Written by Maximus Peperkamp, M.S. Verbal Engineer

Dear Reader, 
After writing my long response to the paper “Talker-specific learning in speech perception” by Nygaard and Pisoni (1998), I feel validated that my discovery of Sound Verbal Behavior (SVB) makes sense in the light of the research that was done by others. I remember how frustrated I used to feel that nobody wanted to talk about my finding. Something is happening these days that I could have never imagined a couple of years ago: by reading and writing about what others have written, I somehow have become part of the conversation. It seems to me that everybody should want to know about SVB, but the reality is they don’t. In spite of the fact that the lack of SVB used to be a big problem to me, I am different from most people as I have developed an intense longing, which has led to my discovery. Without this longing, I would have never achieved what I have achieved. Most people don’t have passion, which is born out of pain and suffering. At this point, so many good things have happened in my life, so much acknowledgement of SVB has already occurred, that my intense longing for it is gone. I have it every day, it is my life. It is wonderful and I am so happy and content.

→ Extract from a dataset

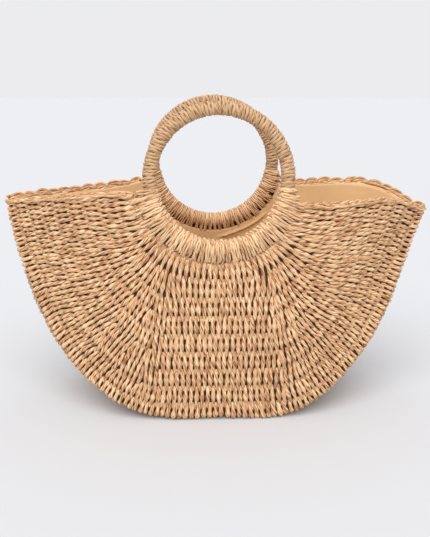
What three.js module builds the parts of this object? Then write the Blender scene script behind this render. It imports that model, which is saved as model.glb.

Due to my lengthy response to this research paper, I realize once more how  important the speaker-as-own-listener (SAOL) is for SVB. As long as the SAOL is not activated, we will continue to have NVB. We have been told to listen to others, but nobody has ever told us to listen to ourselves while we speak. Once we do that, we are going to have a different conversation than the one which we were used to. The mechanics of SVB and NVB are so incredibly simple: we engage in NVB when other-listening takes president over self-listening, but we engage in SVB each time when self-listing is emphasized over other-listening. In SVB we find out that self-listening includes other-listening, but other-listening excludes self-listening in NVB. The SAOL is activated during SVB, but SAOL is deactivated during NVB.  SVB is a function of environmental variables which activate the SAOL.

August 16, 2015

August 16, 2015

Written by Maximus Peperkamp, M.S. Verbal Engineer

Dear Reader, 

This writing is my sixteenth response to “Talker-specific learning in speech perception” by Nygaard and Pisoni (1998). In the general discussion of their paper the researchers conclude that the “listeners who learned to attend to talker-specific attributes of the speech signal were able to use that information to aid in the recovery of the linguistic content in the acoustic speech signal.” What does it mean for listeners to be “able to attend to talker-specific attributes of the speech signal?” When we consider the fact that the listener most often must simply suck it up, we are taking a Noxious Verbal Behavior (NVB) perspective, but if we bring in the possibility that the listener can become a speaker, then the listener can let the speaker know how he or she is affecting him or her with his or her sound and the speaker can then adjust the sound of his or her voice in such a way that he or she is only positively affecting the listener. This would be an example of Sound Verbal Behavior (SVB). Thus, “attending to the talker-specific attributes of the speech signal” requires SVB, but is impossible with NVB. 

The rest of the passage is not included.